##### Data rows #####

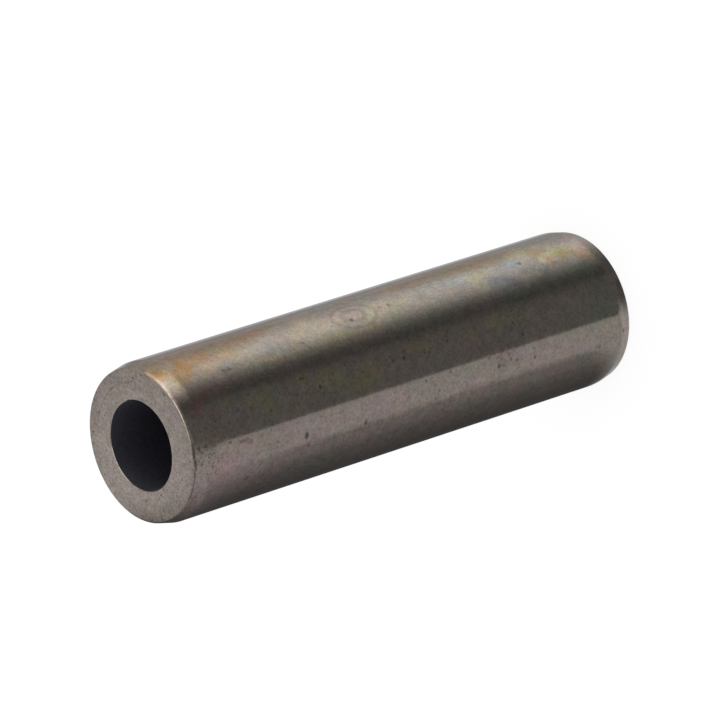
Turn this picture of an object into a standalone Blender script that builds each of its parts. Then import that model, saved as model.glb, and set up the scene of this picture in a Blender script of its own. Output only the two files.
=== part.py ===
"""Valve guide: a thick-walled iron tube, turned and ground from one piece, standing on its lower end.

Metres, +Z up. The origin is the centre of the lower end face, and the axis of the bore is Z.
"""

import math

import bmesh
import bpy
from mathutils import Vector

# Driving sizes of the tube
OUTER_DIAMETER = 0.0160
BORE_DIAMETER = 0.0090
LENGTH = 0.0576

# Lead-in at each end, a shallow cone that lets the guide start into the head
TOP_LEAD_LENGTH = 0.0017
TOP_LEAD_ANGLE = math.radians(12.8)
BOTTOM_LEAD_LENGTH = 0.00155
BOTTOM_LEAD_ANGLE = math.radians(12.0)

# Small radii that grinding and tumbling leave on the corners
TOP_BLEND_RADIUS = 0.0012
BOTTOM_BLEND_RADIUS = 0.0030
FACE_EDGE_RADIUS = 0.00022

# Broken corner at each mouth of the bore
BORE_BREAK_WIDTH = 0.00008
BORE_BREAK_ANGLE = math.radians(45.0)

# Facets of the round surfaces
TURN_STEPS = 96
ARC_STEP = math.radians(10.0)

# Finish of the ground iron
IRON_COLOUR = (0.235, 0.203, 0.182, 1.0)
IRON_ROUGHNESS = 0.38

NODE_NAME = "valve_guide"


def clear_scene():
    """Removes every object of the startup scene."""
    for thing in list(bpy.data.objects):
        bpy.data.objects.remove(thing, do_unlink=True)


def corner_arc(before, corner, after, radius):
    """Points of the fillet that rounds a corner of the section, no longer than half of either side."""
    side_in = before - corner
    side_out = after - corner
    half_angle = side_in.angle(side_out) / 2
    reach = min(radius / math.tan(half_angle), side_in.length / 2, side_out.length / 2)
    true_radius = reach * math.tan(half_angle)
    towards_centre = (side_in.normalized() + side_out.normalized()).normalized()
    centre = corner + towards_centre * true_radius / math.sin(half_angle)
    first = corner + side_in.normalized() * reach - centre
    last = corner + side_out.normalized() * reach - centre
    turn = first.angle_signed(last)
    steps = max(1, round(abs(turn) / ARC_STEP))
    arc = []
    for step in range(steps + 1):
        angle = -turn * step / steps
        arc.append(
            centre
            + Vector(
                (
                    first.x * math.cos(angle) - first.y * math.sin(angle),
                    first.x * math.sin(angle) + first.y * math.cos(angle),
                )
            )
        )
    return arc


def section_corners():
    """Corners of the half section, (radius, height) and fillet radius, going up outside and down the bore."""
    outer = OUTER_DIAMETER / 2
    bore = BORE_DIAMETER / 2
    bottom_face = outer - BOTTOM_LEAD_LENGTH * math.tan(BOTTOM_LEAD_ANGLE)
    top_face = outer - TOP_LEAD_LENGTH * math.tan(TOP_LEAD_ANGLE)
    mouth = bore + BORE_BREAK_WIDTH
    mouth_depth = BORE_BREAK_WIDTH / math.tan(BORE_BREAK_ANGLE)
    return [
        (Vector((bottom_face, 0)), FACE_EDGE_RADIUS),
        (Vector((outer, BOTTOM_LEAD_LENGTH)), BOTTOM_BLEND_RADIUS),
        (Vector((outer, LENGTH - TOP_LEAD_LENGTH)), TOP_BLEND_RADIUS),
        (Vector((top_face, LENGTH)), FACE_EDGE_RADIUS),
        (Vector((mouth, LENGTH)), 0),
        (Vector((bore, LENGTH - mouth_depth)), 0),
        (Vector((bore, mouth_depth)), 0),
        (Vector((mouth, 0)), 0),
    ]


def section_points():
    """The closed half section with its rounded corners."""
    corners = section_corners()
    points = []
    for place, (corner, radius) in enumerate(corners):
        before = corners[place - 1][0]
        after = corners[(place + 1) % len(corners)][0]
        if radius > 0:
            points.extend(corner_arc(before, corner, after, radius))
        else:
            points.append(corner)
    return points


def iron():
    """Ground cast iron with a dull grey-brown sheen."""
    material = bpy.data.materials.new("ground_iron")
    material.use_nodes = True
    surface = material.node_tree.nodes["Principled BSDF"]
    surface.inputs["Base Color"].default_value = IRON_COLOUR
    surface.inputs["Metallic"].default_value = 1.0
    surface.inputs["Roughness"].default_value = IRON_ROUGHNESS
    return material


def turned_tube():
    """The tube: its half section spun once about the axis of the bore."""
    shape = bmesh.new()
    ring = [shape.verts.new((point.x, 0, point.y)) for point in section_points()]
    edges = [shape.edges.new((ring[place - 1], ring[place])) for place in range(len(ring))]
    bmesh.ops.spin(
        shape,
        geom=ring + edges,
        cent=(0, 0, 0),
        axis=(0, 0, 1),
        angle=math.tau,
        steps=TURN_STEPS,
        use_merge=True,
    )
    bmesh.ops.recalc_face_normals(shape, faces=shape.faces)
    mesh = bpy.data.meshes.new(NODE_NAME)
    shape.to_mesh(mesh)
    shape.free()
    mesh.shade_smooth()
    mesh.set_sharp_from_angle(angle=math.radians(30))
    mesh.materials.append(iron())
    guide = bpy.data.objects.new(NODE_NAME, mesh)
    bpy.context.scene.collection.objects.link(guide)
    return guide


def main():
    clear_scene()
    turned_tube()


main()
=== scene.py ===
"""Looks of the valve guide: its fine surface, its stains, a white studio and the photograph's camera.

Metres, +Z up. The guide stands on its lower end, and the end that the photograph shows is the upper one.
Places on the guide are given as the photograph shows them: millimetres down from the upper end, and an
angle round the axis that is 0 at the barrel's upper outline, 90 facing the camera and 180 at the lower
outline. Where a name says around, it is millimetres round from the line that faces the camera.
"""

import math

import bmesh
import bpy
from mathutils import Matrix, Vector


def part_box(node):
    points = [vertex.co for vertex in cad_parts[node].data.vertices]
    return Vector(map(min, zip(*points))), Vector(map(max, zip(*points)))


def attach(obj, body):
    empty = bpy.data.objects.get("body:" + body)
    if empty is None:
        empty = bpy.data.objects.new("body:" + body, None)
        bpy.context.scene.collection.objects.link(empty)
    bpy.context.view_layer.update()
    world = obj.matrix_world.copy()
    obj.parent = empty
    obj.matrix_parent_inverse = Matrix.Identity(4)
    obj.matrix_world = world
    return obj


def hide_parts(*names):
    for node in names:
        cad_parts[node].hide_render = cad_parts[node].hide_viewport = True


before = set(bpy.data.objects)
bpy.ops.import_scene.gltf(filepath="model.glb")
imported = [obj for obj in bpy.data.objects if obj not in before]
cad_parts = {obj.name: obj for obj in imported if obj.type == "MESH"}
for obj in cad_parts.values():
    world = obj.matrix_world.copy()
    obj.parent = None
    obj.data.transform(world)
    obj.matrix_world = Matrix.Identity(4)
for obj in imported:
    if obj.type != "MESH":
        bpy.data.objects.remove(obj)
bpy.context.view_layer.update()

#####
##### Data rows #####

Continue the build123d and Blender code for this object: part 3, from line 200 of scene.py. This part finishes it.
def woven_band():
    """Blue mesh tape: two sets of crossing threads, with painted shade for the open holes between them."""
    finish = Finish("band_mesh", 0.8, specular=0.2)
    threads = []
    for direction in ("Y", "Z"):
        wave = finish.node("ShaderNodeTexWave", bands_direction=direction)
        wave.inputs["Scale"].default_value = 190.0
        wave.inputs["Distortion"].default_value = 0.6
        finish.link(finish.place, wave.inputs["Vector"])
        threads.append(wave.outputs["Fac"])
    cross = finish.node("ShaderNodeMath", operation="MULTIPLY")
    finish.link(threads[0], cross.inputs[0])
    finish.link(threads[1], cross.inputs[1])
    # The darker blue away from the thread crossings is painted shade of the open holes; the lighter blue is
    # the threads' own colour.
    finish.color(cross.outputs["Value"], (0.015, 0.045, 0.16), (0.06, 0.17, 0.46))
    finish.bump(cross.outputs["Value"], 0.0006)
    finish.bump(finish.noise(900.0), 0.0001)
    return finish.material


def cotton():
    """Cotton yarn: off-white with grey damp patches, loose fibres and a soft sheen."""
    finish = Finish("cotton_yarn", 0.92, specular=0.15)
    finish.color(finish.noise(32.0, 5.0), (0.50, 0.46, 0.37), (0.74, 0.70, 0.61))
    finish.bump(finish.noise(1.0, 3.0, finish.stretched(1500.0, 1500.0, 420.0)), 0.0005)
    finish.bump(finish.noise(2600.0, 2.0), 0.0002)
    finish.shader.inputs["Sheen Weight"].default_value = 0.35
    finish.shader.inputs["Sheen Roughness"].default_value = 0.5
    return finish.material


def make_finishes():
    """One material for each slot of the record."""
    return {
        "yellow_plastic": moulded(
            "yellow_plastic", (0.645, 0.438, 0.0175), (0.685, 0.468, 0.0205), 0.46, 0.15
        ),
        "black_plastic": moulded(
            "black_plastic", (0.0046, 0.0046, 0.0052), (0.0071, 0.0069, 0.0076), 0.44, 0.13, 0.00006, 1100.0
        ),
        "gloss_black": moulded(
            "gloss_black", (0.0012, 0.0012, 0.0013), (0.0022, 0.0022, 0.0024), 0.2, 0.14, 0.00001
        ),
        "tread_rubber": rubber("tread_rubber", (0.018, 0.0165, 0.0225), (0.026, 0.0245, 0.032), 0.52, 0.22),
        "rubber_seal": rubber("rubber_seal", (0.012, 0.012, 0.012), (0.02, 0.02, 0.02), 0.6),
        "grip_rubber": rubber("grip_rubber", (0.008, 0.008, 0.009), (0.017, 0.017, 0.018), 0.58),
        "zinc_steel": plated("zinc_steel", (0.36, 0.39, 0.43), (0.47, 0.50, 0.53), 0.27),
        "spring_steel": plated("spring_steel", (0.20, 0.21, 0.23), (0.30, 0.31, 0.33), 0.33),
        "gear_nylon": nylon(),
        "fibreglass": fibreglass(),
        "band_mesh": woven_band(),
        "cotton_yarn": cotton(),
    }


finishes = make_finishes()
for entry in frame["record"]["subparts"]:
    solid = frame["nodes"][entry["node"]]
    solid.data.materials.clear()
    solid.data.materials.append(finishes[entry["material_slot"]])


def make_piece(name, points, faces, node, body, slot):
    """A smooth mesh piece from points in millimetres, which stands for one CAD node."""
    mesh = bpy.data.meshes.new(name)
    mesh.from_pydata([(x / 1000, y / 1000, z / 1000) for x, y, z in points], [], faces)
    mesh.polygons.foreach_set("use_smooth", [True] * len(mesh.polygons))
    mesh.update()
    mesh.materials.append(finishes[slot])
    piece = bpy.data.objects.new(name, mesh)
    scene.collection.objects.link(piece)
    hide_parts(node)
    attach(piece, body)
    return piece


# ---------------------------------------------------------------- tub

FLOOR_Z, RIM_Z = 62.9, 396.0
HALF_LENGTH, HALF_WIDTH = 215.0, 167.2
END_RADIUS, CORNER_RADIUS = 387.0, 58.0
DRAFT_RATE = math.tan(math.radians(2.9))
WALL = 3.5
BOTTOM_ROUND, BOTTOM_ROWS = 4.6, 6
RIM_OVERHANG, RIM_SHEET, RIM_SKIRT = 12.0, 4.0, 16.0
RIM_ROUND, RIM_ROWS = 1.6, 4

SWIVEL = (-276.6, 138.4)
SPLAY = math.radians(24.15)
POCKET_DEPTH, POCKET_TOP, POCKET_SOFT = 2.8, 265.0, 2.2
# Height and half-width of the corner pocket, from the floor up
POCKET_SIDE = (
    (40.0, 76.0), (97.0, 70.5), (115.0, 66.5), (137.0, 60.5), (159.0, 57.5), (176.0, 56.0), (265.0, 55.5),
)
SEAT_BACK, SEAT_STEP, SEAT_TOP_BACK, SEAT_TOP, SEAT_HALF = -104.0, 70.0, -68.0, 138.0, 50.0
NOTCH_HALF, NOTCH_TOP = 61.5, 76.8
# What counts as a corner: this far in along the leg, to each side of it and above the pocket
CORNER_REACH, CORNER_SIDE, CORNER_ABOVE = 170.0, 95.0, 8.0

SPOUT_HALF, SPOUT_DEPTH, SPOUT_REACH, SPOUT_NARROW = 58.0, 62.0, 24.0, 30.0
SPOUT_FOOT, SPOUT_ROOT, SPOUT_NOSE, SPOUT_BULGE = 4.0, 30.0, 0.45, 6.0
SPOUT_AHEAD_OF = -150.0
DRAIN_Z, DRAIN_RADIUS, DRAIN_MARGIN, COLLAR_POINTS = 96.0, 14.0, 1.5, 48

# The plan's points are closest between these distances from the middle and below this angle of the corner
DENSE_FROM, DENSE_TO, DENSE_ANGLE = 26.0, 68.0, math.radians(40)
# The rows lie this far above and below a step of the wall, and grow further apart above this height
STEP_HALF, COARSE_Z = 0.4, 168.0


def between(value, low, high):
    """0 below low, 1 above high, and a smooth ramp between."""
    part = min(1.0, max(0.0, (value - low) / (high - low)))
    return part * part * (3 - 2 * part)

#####

- [Set task] Nothing outside the span should appear: copy exactly from the line with "guide = bpy.data.objects.new(NODE_NAME, mesh)" through the line with "imported = [obj".

- [Complete response]
    guide = bpy.data.objects.new(NODE_NAME, mesh)
    bpy.context.scene.collection.objects.link(guide)
    return guide


def main():
    clear_scene()
    turned_tube()


main()
=== scene.py ===
"""Looks of the valve guide: its fine surface, its stains, a white studio and the photograph's camera.

Metres, +Z up. The guide stands on its lower end, and the end that the photograph shows is the upper one.
Places on the guide are given as the photograph shows them: millimetres down from the upper end, and an
angle round the axis that is 0 at the barrel's upper outline, 90 facing the camera and 180 at the lower
outline. Where a name says around, it is millimetres round from the line that faces the camera.
"""

import math

import bmesh
import bpy
from mathutils import Matrix, Vector


def part_box(node):
    points = [vertex.co for vertex in cad_parts[node].data.vertices]
    return Vector(map(min, zip(*points))), Vector(map(max, zip(*points)))


def attach(obj, body):
    empty = bpy.data.objects.get("body:" + body)
    if empty is None:
        empty = bpy.data.objects.new("body:" + body, None)
        bpy.context.scene.collection.objects.link(empty)
    bpy.context.view_layer.update()
    world = obj.matrix_world.copy()
    obj.parent = empty
    obj.matrix_parent_inverse = Matrix.Identity(4)
    obj.matrix_world = world
    return obj


def hide_parts(*names):
    for node in names:
        cad_parts[node].hide_render = cad_parts[node].hide_viewport = True


before = set(bpy.data.objects)
bpy.ops.import_scene.gltf(filepath="model.glb")
imported = [obj for obj in bpy.data.objects if obj not in before]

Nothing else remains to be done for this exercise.